─── MATERIAL ───
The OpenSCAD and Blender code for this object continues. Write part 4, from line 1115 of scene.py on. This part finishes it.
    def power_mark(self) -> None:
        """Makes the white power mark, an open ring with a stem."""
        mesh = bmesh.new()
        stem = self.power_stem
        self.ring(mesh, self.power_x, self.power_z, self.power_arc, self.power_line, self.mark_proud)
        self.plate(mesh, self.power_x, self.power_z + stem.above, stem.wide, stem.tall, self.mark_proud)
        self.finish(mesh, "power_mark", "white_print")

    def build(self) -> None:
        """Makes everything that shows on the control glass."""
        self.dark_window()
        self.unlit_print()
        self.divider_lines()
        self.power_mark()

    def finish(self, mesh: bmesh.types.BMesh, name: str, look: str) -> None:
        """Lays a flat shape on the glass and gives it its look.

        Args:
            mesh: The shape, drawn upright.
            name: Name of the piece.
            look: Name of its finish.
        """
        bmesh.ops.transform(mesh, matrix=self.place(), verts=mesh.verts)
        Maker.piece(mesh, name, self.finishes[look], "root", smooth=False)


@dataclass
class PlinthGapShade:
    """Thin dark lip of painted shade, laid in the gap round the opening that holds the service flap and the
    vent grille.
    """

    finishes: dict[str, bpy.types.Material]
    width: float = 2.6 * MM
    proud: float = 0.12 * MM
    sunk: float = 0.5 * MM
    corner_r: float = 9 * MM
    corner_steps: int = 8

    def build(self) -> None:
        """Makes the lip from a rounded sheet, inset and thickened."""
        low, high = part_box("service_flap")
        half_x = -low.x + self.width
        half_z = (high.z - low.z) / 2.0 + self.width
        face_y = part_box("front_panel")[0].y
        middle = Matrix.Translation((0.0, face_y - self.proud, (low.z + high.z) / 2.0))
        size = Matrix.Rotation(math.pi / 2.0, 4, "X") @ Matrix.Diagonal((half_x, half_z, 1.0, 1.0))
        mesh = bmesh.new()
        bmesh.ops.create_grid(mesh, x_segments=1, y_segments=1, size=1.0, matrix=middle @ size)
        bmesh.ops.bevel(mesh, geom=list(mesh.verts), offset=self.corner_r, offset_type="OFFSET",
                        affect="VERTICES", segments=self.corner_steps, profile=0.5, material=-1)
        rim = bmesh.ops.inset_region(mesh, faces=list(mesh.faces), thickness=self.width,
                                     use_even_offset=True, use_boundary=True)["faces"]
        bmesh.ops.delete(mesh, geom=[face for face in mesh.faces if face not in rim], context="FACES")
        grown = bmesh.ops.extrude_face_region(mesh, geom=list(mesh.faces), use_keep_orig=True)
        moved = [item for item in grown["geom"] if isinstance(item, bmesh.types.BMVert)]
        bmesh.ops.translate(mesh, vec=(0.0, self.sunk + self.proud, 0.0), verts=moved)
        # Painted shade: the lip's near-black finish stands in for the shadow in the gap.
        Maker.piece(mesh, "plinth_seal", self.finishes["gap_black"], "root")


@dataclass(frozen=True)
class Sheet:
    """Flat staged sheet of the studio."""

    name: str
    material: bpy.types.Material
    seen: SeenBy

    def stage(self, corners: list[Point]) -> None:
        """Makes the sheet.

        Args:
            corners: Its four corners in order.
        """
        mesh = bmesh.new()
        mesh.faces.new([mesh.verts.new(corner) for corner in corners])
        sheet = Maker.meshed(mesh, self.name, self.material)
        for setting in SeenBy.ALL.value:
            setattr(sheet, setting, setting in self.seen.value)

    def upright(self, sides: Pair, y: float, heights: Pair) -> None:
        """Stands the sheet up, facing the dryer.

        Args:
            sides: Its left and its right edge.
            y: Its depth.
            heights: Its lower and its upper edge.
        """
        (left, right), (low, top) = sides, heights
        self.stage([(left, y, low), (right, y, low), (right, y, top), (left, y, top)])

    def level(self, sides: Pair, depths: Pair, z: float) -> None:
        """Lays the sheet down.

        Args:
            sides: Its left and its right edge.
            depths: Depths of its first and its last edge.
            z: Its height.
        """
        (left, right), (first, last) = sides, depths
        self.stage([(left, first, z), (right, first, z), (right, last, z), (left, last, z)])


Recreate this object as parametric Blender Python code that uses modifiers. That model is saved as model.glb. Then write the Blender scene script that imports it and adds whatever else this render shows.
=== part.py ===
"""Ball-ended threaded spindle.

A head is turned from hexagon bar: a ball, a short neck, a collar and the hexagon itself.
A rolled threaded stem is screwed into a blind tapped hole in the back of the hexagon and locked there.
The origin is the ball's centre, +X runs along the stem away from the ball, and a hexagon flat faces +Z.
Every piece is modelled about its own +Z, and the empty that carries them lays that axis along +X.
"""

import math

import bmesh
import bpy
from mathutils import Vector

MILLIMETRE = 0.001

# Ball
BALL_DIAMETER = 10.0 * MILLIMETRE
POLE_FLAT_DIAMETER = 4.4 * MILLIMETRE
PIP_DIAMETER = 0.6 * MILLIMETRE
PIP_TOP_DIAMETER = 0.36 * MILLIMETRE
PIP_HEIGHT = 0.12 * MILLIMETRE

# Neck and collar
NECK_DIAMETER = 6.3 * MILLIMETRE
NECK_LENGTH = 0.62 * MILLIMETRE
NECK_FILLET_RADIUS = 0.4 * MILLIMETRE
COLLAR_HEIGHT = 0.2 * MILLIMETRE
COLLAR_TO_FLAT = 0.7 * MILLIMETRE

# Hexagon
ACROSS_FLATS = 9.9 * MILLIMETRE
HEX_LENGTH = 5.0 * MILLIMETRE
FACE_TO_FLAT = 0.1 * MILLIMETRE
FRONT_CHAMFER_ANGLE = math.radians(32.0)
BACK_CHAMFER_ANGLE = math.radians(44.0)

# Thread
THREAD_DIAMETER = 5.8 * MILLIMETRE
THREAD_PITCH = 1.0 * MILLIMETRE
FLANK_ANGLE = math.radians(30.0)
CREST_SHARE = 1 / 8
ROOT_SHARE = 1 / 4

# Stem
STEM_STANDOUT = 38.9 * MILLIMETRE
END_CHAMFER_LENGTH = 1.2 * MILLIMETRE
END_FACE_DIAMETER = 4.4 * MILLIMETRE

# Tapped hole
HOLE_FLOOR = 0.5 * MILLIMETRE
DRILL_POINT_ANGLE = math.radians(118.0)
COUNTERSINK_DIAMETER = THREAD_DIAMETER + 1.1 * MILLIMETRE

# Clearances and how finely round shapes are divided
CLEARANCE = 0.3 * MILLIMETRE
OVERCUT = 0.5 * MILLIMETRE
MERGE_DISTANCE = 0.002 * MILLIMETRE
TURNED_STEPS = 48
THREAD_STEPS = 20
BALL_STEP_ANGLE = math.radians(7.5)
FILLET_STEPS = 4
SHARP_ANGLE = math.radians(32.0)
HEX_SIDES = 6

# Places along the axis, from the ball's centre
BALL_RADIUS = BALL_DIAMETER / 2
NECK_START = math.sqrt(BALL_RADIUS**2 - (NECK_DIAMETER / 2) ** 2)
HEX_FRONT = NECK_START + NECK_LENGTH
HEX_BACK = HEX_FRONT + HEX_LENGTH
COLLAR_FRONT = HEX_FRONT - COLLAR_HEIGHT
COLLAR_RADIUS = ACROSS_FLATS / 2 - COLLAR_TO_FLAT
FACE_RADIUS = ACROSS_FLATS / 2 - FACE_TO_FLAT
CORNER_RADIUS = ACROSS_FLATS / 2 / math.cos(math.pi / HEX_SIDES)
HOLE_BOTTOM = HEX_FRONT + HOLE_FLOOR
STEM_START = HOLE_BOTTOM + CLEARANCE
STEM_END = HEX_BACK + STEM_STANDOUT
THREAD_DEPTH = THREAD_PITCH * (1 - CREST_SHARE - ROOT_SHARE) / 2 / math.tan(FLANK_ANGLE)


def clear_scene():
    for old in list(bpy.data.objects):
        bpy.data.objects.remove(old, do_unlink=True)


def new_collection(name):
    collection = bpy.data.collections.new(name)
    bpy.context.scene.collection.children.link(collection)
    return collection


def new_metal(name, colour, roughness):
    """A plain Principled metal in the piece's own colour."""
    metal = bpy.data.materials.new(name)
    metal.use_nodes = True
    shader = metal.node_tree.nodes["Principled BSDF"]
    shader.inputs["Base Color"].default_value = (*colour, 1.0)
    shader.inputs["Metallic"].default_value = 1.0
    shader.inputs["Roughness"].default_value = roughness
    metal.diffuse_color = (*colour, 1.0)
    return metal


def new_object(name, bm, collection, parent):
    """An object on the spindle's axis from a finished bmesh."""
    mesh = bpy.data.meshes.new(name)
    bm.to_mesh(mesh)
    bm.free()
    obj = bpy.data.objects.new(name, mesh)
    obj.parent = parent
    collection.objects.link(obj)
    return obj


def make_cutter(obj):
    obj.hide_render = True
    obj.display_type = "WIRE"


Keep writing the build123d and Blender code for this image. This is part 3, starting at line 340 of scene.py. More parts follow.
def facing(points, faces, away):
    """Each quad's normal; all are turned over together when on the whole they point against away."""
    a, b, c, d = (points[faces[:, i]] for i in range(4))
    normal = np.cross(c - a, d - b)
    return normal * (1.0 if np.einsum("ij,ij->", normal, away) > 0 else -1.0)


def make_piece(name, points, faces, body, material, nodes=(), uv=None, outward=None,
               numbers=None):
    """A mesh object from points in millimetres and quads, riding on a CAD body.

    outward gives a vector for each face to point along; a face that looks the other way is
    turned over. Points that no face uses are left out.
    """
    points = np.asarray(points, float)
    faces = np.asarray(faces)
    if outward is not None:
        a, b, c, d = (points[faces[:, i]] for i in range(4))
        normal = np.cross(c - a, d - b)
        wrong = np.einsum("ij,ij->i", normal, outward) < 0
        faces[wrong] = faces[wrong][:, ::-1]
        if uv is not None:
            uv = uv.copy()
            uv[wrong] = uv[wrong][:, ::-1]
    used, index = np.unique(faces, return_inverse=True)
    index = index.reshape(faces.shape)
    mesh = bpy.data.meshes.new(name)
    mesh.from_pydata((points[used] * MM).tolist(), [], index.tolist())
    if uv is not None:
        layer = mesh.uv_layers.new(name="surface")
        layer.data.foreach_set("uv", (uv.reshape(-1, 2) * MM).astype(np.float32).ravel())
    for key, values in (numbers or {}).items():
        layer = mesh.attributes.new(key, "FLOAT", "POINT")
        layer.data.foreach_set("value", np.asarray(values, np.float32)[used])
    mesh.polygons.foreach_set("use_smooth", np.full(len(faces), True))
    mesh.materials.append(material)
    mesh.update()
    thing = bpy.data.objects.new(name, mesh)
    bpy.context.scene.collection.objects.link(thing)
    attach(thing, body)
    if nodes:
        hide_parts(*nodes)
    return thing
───
AIM OF THE TASK = Using the entries above, repeat only the lines from the one containing "Keep writing the" through the one containing "a CAD body.", end lines included.

SOLUTION TO THE EXERCISE =
Keep writing the build123d and Blender code for this image. This is part 3, starting at line 340 of scene.py. More parts follow.
def facing(points, faces, away):
    """Each quad's normal; all are turned over together when on the whole they point against away."""
    a, b, c, d = (points[faces[:, i]] for i in range(4))
    normal = np.cross(c - a, d - b)
    return normal * (1.0 if np.einsum("ij,ij->", normal, away) > 0 else -1.0)


def make_piece(name, points, faces, body, material, nodes=(), uv=None, outward=None,
               numbers=None):
    """A mesh object from points in millimetres and quads, riding on a CAD body.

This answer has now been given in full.